Due to the original Penny Crayon story appearing on Playbus, some episode guides to the series erroneously list thirteen episodes.

==Episodes==

| No. | Title | Original release date |
| 1 | "Tower of London" | 14 September 1989 |
| 2 | "The Cookery Class" | 21 September 1989 |
| 3 | "Circus Lion" | 28 September 1989 |
Note: This was the first episode produced; and shares some story elements of the original Penny Crayon story read on Playbus.
| 4 | "Amusement Park" | 5 October 1989 |
| 5 | "Waxworks Museum" | 12 October 1989 |
| 6 | "Pantomime" | 19 October 1989 |
| 7 | "Haunted House" | 26 October 1989 |
| 8 | "Silly Daydream" | 2 November 1989 |
| 9 | "Camping Holiday" | 10 September 1990 |
| 10 | "Treasure Hunt" | 17 September 1990 |
| 11 | "A Dickens of a Mess" | 24 September 1990 |
| 12 | "Dog Show" | 1 October 1990 |

==Home releases==
In 1989 and 1990, Parkfield Publishing released two video cassettes with four episodes on each one.

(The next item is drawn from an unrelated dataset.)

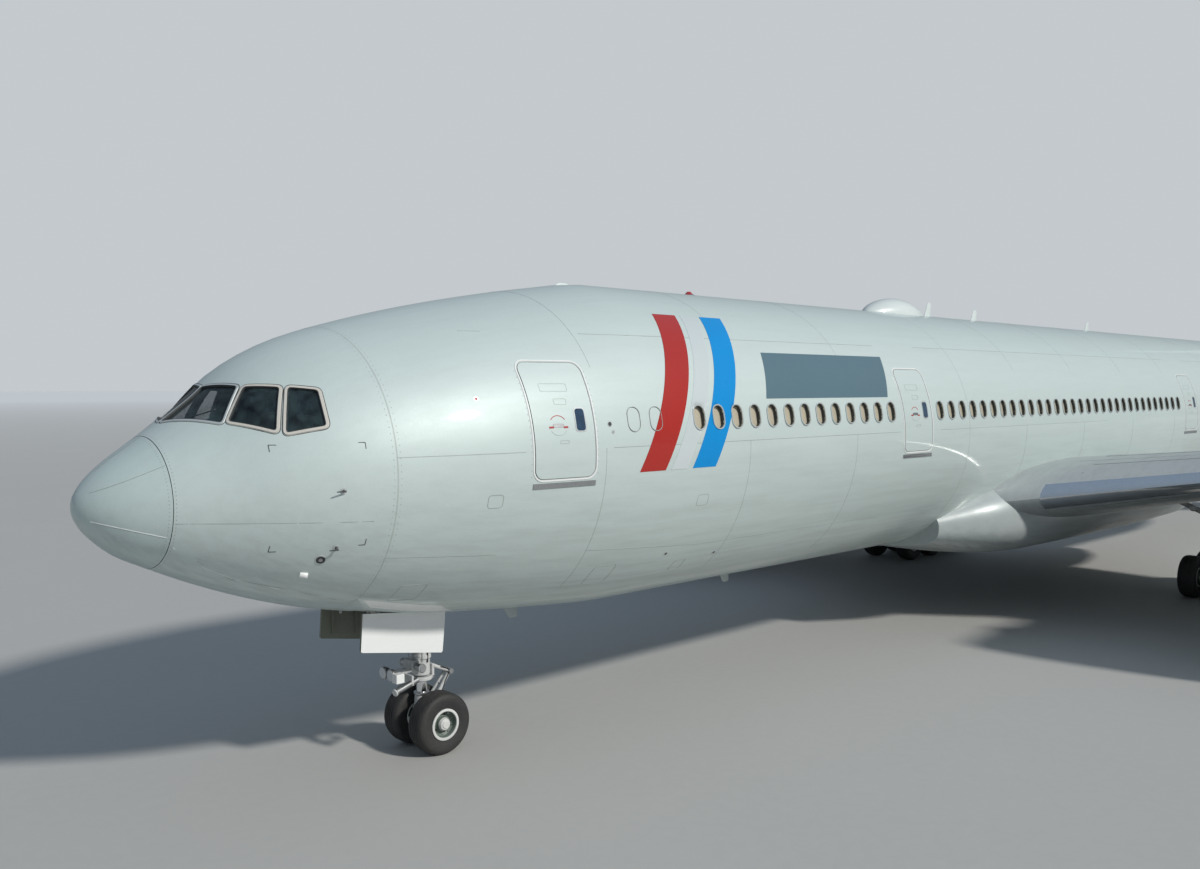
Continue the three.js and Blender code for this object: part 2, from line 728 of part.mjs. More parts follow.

| VHS video title | Year of release | Episodes |
|---|---|---|
| Penny Crayon: Volume 1 (MKC 0001) | 1989 | "The Circus Lion"; "Waxworks Museum"; "Cookery Class"; "Pantomime"; |
| Penny Crayon: Volume 2 (MKC 0002) | 1990 | "Tower of London"; "Amusement Park"; "Camping Holiday"; "Treasure Hunt"; |

In 1992, TeleVideo (A division of Direct Entertainment Group) released three videos with four episodes on each tape.

| VHS video title | Year of release | Episodes |
|---|---|---|
| The Adventures of Penny Crayon: Camping Holiday (TELVID 22) | 1992 | "Camping Holiday"; "Waxworks Museum"; "Haunted House"; "Cookery Class"; |
| The Adventures of Penny Crayon: Dog Show (TELVID 23) | 1992 | "Dog Show"; "A Dickens of a Mess"; "Pantomime"; "Tower of London"; |
| The Adventures of Penny Crayon: Treasure Hunt (TELVID 24) | 1992 | "Treasure Hunt"; "Amusement Park"; "Circus Lion"; "Silly Daydream"; |

In 1994, Carlton Home Entertainment released a single video with only four episodes.

| VHS video title | Year of release | Episodes |
|---|---|---|
| Penny Crayon: As Seen on TV (30073401430) | 1994 | "Camping Holiday"; "Waxworks Museum"; "Haunted House"; "The Cookery Class"; |

Several book adaptations and a 1990 annual were also released.